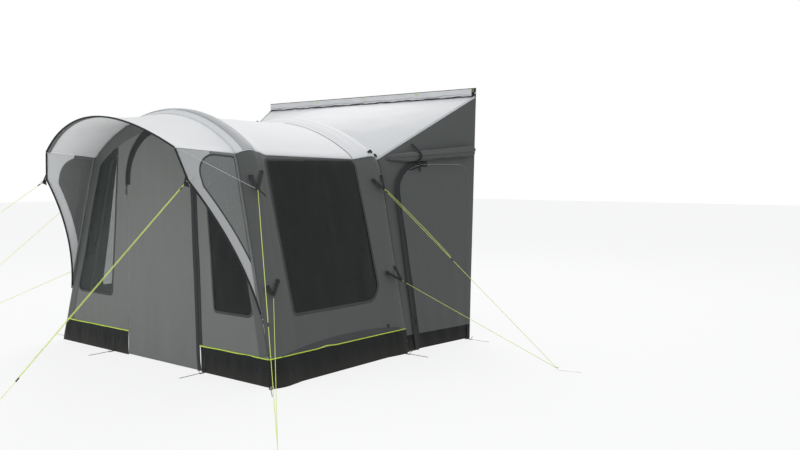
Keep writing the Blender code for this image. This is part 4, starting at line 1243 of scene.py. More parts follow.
@dataclass
class BodyShell:
    """Roof, side walls, their windows and the skirt along the sides."""

    shell: Shell
    window: tuple[tuple[float, float, float], ...] = (
        (0.32, 0.48, 0.04), (1.34, 0.48, 0.16), (1.295, 1.70, 0.04), (0.285, 1.70, 0.04))
    # Top edge of the painted shadow under the side wall's fold, as (y, z) seen from the side.
    fold: tuple[Point, ...] = ((0.10, 0.212), (0.188, 0.227), (0.45, 0.252), (0.723, 0.268),
                               (1.0, 0.266), (1.249, 0.257), (1.50, 0.234))

    def plan(self, y: float, z: float) -> Point:
        """Place on a side wall's cutting plan of a point seen from the side."""
        ahead = self.shell.front_y(z)
        start = self.shell.blend_in
        blend = ahead / (self.shell.depth - 2.0 * start)
        place = y - ahead
        if place > start:
            place = min(y, (y - ahead - start * blend) / (1.0 - blend))
        low = halve(2.0, 4.0, lambda at: self.shell.cloth(at, place).z > z)
        top = self.shell.front.length_to(4.0)
        return place, top - self.shell.front.length_to(low)

    def wall_place(self, side: Side) -> Place:
        """Gives the points of a side wall, with the folds that its pegging pulls into it."""
        front = self.shell.front
        top = front.length_to(4.0)

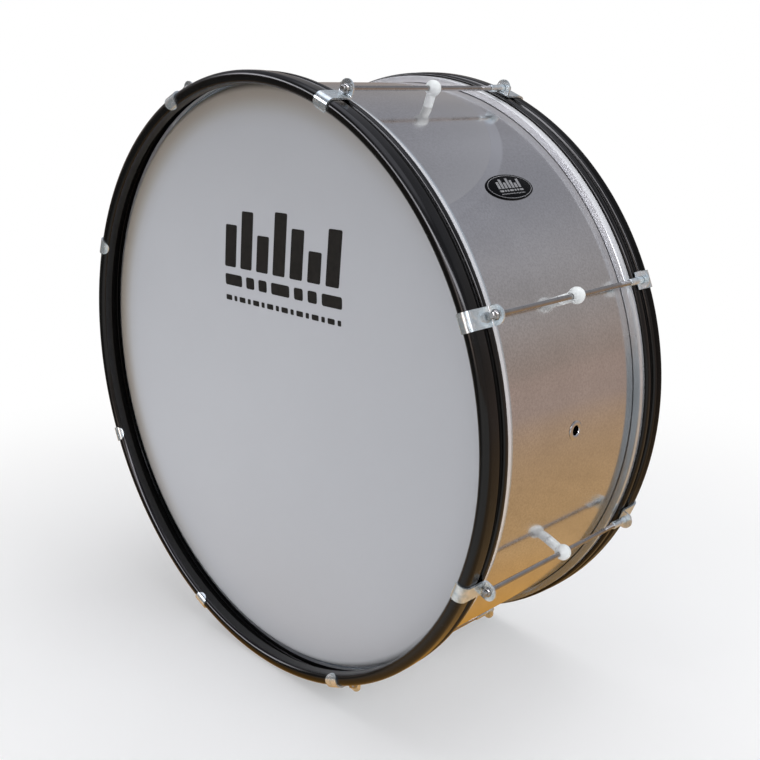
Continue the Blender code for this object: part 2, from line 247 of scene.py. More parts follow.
def drill(target, radius, length, matrix, segments=48):
    """Subtract a round hole."""
    shape = bmesh.new()
    bmesh.ops.create_cone(
        shape, cap_ends=True, segments=segments, radius1=radius, radius2=radius, depth=length
    )
    mesh = bpy.data.meshes.new("drill")
    shape.to_mesh(mesh)
    shape.free()
    tool = bpy.data.objects.new("drill", mesh)
    scene.collection.objects.link(tool)
    tool.matrix_world = matrix
    tool.hide_render = True
    cut = target.modifiers.new("cut", "BOOLEAN")
    cut.operation = "DIFFERENCE"
    cut.solver = "EXACT"
    cut.object = tool
    return tool


def bevel(target, width, segments=2):
    """Soften real edges."""
    soft = target.modifiers.new("soft", "BEVEL")
    soft.width = width
    soft.segments = segments
    soft.limit_method = "ANGLE"
    soft.angle_limit = math.radians(40.0)
    soft.harden_normals = False


def lug_matrix(angle):
    """From a lug's own frame to the drum's."""
    return Matrix.Rotation(-angle, 4, "Y")


# ------------------------------------------------------------------ materials


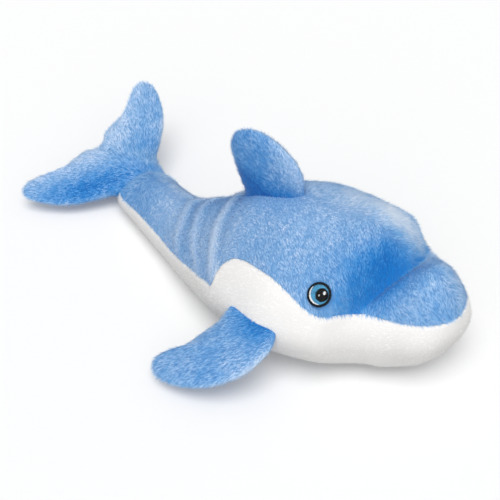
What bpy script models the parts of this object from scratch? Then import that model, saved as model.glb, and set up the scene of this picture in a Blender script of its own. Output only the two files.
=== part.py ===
"""Plush dolphin, about 28 cm long, lying on its belly.

Metres, +Z up. The head points to -Y, the dolphin's right side to -X and its
left side to +X. The tail is bent to the left. The origin lies under the
middle of the toy, on the surface that it rests on.

Each fabric piece is a shell as thick as backing and pile together. The pieces
meet at their seams with a small gap, and stuffing fills what they enclose.
"""

import math

import bmesh
import bpy
from mathutils import Euler, Matrix, Vector

MM = 0.001

# Fabric and fit
FABRIC = 3.0 * MM
GAP = 0.3 * MM

# Body line: the tail bends to the left, and the head turns to the right
BODY_LENGTH = 235.8 * MM
BEND_START = 129.7 * MM
TAIL_BEND = math.radians(35.8)
TURN_START = 174.5 * MM
TURN_LENGTH = 28.3 * MM
HEAD_TURN = math.radians(13.8)
NOSE_ROUND = 30.2 * MM

# Distances along the body are those of a body as long as its last section
# says, and the body line stretches them to the body's own length.

# Body sections: distance from the fluke seam, top, half width, underside
SECTIONS = (
    (0.0 * MM, 23.5 * MM, 16.0 * MM, 3.0 * MM),
    (9.0 * MM, 27.6 * MM, 19.2 * MM, 1.6 * MM),
    (23.6 * MM, 30.8 * MM, 18.8 * MM, 1.0 * MM),
    (51.9 * MM, 34.6 * MM, 21.5 * MM, 0.4 * MM),
    (84.9 * MM, 50.9 * MM, 32.0 * MM, 0.0 * MM),
    (117.9 * MM, 72.6 * MM, 48.1 * MM, 0.0 * MM),
    (146.2 * MM, 78.0 * MM, 57.8 * MM, 0.0 * MM),
    (174.5 * MM, 78.0 * MM, 53.5 * MM, 0.0 * MM),
    (198.0 * MM, 62.5 * MM, 38.9 * MM, 1.0 * MM),
    (207.5 * MM, 61.8 * MM, 34.3 * MM, 1.7 * MM),
    (217.0 * MM, 66.8 * MM, 30.0 * MM, 2.6 * MM),
    (235.8 * MM, 68.5 * MM, 33.9 * MM, 4.7 * MM),
)
WAIST = 0.46            # height of the widest point between underside and top
PEAK = 0.30             # how much narrower the back is than the belly
BELLY_PRESS = 1.5 * MM  # how far the belly is pressed flat by the weight

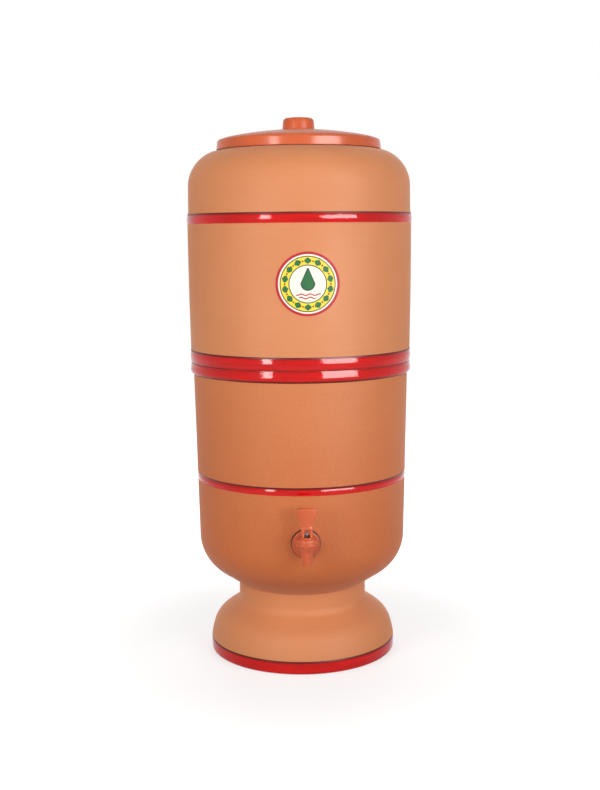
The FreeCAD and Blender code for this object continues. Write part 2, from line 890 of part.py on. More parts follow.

Problem statement » The records above must be repeated exactly, every one of them.

Result below »
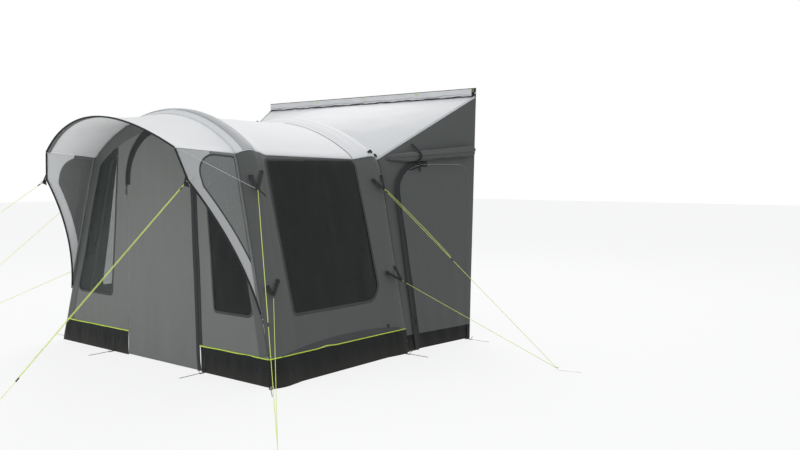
Keep writing the Blender code for this image. This is part 4, starting at line 1243 of scene.py. More parts follow.
@dataclass
class BodyShell:
    """Roof, side walls, their windows and the skirt along the sides."""

    shell: Shell
    window: tuple[tuple[float, float, float], ...] = (
        (0.32, 0.48, 0.04), (1.34, 0.48, 0.16), (1.295, 1.70, 0.04), (0.285, 1.70, 0.04))
    # Top edge of the painted shadow under the side wall's fold, as (y, z) seen from the side.
    fold: tuple[Point, ...] = ((0.10, 0.212), (0.188, 0.227), (0.45, 0.252), (0.723, 0.268),
                               (1.0, 0.266), (1.249, 0.257), (1.50, 0.234))

    def plan(self, y: float, z: float) -> Point:
        """Place on a side wall's cutting plan of a point seen from the side."""
        ahead = self.shell.front_y(z)
        start = self.shell.blend_in
        blend = ahead / (self.shell.depth - 2.0 * start)
        place = y - ahead
        if place > start:
            place = min(y, (y - ahead - start * blend) / (1.0 - blend))
        low = halve(2.0, 4.0, lambda at: self.shell.cloth(at, place).z > z)
        top = self.shell.front.length_to(4.0)
        return place, top - self.shell.front.length_to(low)

    def wall_place(self, side: Side) -> Place:
        """Gives the points of a side wall, with the folds that its pegging pulls into it."""
        front = self.shell.front
        top = front.length_to(4.0)

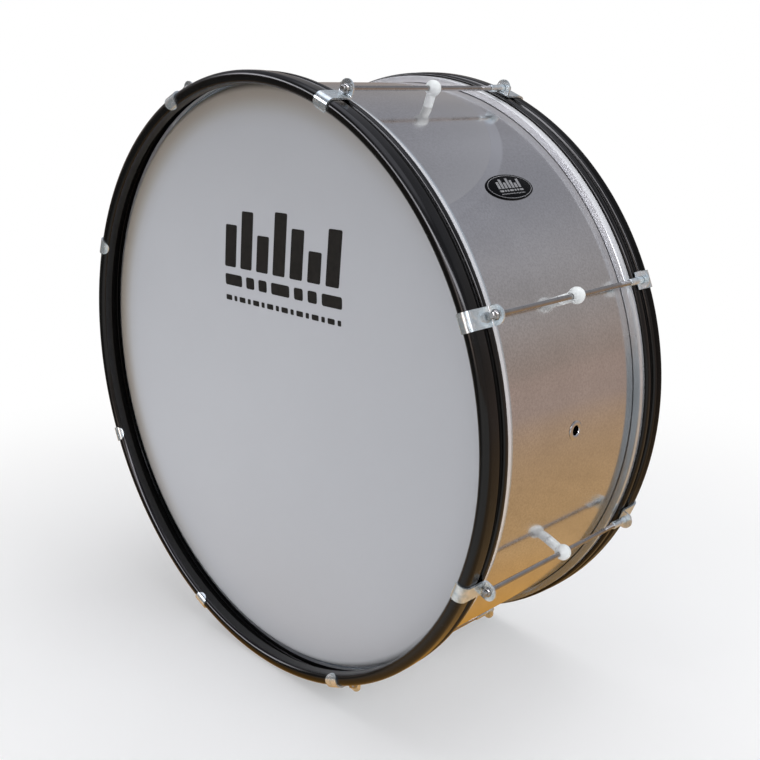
Continue the Blender code for this object: part 2, from line 247 of scene.py. More parts follow.
def drill(target, radius, length, matrix, segments=48):
    """Subtract a round hole."""
    shape = bmesh.new()
    bmesh.ops.create_cone(
        shape, cap_ends=True, segments=segments, radius1=radius, radius2=radius, depth=length
    )
    mesh = bpy.data.meshes.new("drill")
    shape.to_mesh(mesh)
    shape.free()
    tool = bpy.data.objects.new("drill", mesh)
    scene.collection.objects.link(tool)
    tool.matrix_world = matrix
    tool.hide_render = True
    cut = target.modifiers.new("cut", "BOOLEAN")
    cut.operation = "DIFFERENCE"
    cut.solver = "EXACT"
    cut.object = tool
    return tool


def bevel(target, width, segments=2):
    """Soften real edges."""
    soft = target.modifiers.new("soft", "BEVEL")
    soft.width = width
    soft.segments = segments
    soft.limit_method = "ANGLE"
    soft.angle_limit = math.radians(40.0)
    soft.harden_normals = False


def lug_matrix(angle):
    """From a lug's own frame to the drum's."""
    return Matrix.Rotation(-angle, 4, "Y")


# ------------------------------------------------------------------ materials


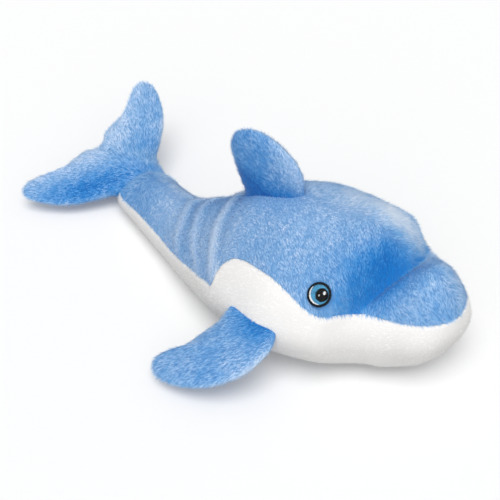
What bpy script models the parts of this object from scratch? Then import that model, saved as model.glb, and set up the scene of this picture in a Blender script of its own. Output only the two files.
=== part.py ===
"""Plush dolphin, about 28 cm long, lying on its belly.

Metres, +Z up. The head points to -Y, the dolphin's right side to -X and its
left side to +X. The tail is bent to the left. The origin lies under the
middle of the toy, on the surface that it rests on.

Each fabric piece is a shell as thick as backing and pile together. The pieces
meet at their seams with a small gap, and stuffing fills what they enclose.
"""

import math

import bmesh
import bpy
from mathutils import Euler, Matrix, Vector

MM = 0.001

# Fabric and fit
FABRIC = 3.0 * MM
GAP = 0.3 * MM

# Body line: the tail bends to the left, and the head turns to the right
BODY_LENGTH = 235.8 * MM
BEND_START = 129.7 * MM
TAIL_BEND = math.radians(35.8)
TURN_START = 174.5 * MM
TURN_LENGTH = 28.3 * MM
HEAD_TURN = math.radians(13.8)
NOSE_ROUND = 30.2 * MM

# Distances along the body are those of a body as long as its last section
# says, and the body line stretches them to the body's own length.

# Body sections: distance from the fluke seam, top, half width, underside
SECTIONS = (
    (0.0 * MM, 23.5 * MM, 16.0 * MM, 3.0 * MM),
    (9.0 * MM, 27.6 * MM, 19.2 * MM, 1.6 * MM),
    (23.6 * MM, 30.8 * MM, 18.8 * MM, 1.0 * MM),
    (51.9 * MM, 34.6 * MM, 21.5 * MM, 0.4 * MM),
    (84.9 * MM, 50.9 * MM, 32.0 * MM, 0.0 * MM),
    (117.9 * MM, 72.6 * MM, 48.1 * MM, 0.0 * MM),
    (146.2 * MM, 78.0 * MM, 57.8 * MM, 0.0 * MM),
    (174.5 * MM, 78.0 * MM, 53.5 * MM, 0.0 * MM),
    (198.0 * MM, 62.5 * MM, 38.9 * MM, 1.0 * MM),
    (207.5 * MM, 61.8 * MM, 34.3 * MM, 1.7 * MM),
    (217.0 * MM, 66.8 * MM, 30.0 * MM, 2.6 * MM),
    (235.8 * MM, 68.5 * MM, 33.9 * MM, 4.7 * MM),
)
WAIST = 0.46            # height of the widest point between underside and top
PEAK = 0.30             # how much narrower the back is than the belly
BELLY_PRESS = 1.5 * MM  # how far the belly is pressed flat by the weight

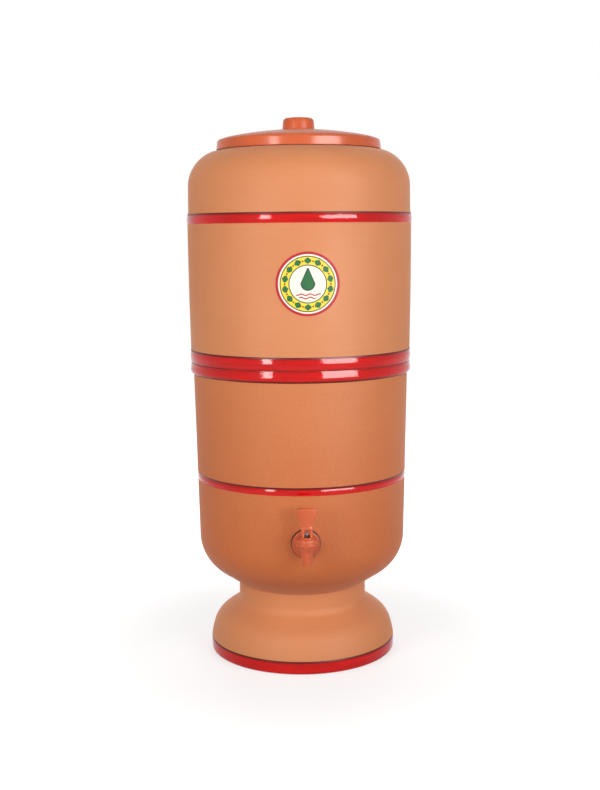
The FreeCAD and Blender code for this object continues. Write part 2, from line 890 of part.py on. More parts follow.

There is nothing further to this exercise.